◆ **Dataset excerpt**
* * * * * * *
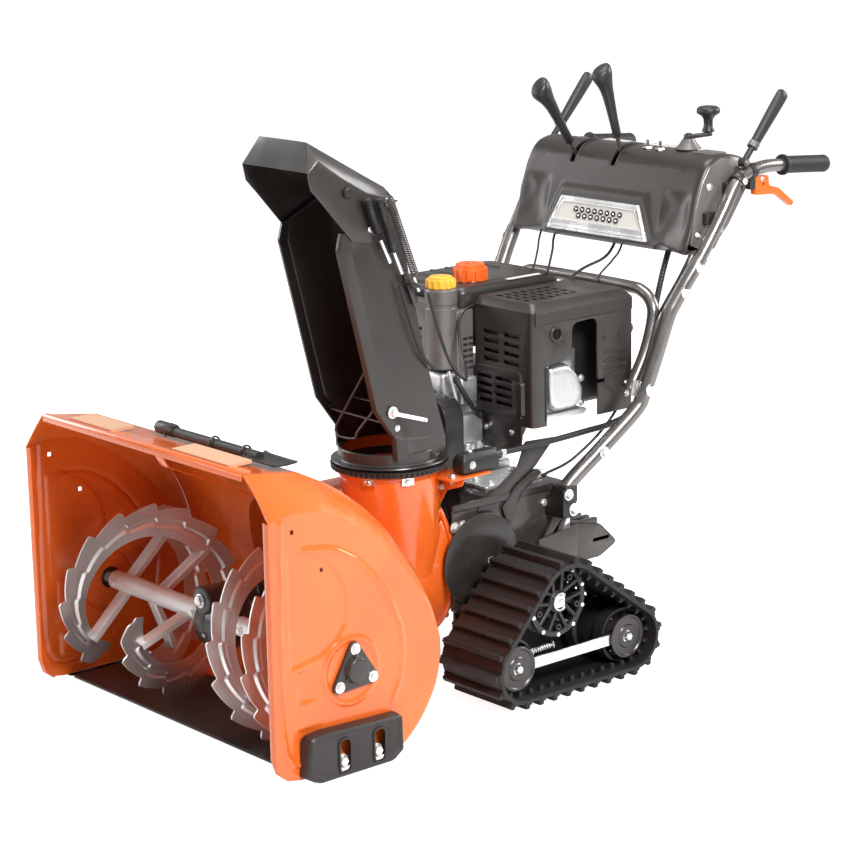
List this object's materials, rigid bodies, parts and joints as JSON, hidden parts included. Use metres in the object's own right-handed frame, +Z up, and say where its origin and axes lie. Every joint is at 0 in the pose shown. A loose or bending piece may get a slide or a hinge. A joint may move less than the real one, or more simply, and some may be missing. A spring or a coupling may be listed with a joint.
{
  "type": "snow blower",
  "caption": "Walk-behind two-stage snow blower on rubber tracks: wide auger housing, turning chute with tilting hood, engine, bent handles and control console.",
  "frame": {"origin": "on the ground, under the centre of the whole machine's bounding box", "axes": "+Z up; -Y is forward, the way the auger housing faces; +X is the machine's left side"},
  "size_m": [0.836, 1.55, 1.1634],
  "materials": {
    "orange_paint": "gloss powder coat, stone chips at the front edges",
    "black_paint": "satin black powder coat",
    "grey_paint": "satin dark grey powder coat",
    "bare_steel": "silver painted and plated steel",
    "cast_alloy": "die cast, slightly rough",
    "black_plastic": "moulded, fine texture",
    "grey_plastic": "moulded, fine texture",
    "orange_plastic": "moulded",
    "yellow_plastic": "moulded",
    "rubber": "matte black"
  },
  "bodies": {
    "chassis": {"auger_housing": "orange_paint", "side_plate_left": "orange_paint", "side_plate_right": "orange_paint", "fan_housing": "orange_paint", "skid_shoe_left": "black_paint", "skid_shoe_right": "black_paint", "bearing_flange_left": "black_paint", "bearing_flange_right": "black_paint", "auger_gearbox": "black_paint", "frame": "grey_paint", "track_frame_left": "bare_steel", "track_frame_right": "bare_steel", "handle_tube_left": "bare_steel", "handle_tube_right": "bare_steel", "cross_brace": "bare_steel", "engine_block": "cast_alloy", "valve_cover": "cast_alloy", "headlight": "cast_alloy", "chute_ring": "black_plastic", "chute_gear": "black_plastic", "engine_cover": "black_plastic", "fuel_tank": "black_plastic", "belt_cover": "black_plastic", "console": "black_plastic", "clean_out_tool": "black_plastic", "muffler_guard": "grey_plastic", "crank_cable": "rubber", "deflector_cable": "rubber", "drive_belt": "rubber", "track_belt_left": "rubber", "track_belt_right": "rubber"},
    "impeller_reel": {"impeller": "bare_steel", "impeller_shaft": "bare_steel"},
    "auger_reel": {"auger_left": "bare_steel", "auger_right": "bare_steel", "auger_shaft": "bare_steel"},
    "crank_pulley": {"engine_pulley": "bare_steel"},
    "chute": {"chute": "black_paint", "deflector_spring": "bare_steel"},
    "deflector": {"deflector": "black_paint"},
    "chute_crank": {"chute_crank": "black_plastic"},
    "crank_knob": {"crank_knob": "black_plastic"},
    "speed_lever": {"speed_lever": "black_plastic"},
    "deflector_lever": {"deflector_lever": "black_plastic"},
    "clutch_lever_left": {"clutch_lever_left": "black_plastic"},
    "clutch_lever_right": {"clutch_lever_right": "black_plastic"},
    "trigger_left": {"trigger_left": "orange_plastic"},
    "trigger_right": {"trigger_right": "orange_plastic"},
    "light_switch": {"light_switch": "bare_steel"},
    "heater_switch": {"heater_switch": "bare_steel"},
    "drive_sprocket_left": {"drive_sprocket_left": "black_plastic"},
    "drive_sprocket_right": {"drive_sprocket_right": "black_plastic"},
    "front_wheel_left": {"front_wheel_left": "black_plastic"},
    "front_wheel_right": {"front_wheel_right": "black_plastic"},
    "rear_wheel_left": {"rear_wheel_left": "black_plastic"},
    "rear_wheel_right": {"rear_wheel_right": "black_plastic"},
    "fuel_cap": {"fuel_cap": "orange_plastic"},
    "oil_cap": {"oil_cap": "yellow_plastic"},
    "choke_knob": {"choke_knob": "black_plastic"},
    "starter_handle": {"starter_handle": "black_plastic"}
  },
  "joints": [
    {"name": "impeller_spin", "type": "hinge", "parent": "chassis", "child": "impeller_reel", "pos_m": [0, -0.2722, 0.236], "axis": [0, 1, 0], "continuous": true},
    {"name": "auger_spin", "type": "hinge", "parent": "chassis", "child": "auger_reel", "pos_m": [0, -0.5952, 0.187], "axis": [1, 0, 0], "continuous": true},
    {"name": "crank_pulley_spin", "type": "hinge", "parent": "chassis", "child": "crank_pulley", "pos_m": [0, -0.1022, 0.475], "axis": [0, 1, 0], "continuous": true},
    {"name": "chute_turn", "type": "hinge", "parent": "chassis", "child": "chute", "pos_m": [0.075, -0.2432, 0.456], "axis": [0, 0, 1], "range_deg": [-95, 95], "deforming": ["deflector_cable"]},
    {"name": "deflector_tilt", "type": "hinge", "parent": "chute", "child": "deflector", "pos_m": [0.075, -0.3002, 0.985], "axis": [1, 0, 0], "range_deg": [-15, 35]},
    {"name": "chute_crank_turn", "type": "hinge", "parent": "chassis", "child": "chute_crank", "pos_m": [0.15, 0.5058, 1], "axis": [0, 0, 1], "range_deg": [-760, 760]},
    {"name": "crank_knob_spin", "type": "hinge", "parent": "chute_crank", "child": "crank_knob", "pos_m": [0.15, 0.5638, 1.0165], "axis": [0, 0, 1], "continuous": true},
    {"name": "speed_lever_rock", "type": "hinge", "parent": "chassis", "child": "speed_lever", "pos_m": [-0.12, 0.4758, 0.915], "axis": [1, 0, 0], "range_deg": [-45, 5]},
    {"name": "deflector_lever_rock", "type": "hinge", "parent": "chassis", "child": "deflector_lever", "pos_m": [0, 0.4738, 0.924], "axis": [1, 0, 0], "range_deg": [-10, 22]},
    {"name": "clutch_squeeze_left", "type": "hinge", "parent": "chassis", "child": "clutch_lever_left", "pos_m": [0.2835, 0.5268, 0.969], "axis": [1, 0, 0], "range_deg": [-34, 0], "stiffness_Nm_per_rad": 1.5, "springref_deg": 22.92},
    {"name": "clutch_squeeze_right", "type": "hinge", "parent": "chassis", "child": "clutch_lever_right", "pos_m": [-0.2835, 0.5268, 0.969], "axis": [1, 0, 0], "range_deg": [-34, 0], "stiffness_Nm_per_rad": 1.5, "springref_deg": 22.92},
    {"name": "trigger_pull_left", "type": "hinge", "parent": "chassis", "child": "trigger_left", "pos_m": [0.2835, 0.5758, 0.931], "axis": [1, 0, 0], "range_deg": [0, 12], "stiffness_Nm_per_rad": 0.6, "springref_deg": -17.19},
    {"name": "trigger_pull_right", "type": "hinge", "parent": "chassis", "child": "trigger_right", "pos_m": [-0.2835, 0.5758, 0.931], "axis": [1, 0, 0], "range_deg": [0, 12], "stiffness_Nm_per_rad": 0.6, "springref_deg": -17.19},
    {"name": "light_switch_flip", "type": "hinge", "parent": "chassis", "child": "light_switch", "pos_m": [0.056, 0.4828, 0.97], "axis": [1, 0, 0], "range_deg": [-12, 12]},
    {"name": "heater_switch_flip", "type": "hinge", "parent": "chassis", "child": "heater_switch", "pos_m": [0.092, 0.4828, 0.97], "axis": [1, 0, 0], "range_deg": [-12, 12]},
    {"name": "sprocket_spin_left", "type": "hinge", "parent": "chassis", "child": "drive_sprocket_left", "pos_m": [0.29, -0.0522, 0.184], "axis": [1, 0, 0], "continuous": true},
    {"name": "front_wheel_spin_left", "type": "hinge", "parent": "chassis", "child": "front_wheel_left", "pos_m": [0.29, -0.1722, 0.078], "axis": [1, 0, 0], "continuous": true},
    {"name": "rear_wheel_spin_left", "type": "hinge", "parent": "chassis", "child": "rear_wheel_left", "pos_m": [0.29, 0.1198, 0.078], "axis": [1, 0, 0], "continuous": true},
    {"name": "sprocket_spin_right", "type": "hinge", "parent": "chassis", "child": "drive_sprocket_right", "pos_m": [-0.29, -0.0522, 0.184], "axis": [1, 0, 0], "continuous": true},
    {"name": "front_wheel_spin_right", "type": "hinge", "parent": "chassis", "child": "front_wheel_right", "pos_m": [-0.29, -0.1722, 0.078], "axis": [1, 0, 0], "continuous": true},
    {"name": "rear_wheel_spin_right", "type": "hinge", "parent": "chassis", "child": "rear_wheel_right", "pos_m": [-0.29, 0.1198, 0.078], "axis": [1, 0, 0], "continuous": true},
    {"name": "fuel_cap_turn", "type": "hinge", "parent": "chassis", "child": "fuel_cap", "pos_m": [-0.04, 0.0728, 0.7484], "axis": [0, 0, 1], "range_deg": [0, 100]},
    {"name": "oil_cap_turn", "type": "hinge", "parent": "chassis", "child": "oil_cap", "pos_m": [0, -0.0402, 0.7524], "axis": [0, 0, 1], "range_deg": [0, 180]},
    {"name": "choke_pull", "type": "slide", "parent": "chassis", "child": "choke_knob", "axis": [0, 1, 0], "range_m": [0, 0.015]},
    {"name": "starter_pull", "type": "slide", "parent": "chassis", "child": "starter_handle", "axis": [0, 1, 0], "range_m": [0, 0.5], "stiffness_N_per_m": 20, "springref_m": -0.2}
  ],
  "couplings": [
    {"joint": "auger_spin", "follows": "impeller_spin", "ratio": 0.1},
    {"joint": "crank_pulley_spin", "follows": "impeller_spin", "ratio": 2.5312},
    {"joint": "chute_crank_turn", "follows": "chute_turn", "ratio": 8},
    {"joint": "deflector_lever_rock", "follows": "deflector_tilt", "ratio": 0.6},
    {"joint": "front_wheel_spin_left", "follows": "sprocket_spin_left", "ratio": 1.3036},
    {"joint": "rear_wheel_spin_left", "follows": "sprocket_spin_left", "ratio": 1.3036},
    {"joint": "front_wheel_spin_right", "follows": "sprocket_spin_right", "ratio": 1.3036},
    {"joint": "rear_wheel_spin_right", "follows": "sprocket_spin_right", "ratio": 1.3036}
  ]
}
* * * * * * *
◆ **Exercise goal**
Copy, from the material above, each line in which the string "bodies" occurs.

◆ **Task solution**
List this object's materials, rigid bodies, parts and joints as JSON, hidden parts included. Use metres in the object's own right-handed frame, +Z up, and say where its origin and axes lie. Every joint is at 0 in the pose shown. A loose or bending piece may get a slide or a hinge. A joint may move less than the real one, or more simply, and some may be missing. A spring or a coupling may be listed with a joint.
  "bodies": {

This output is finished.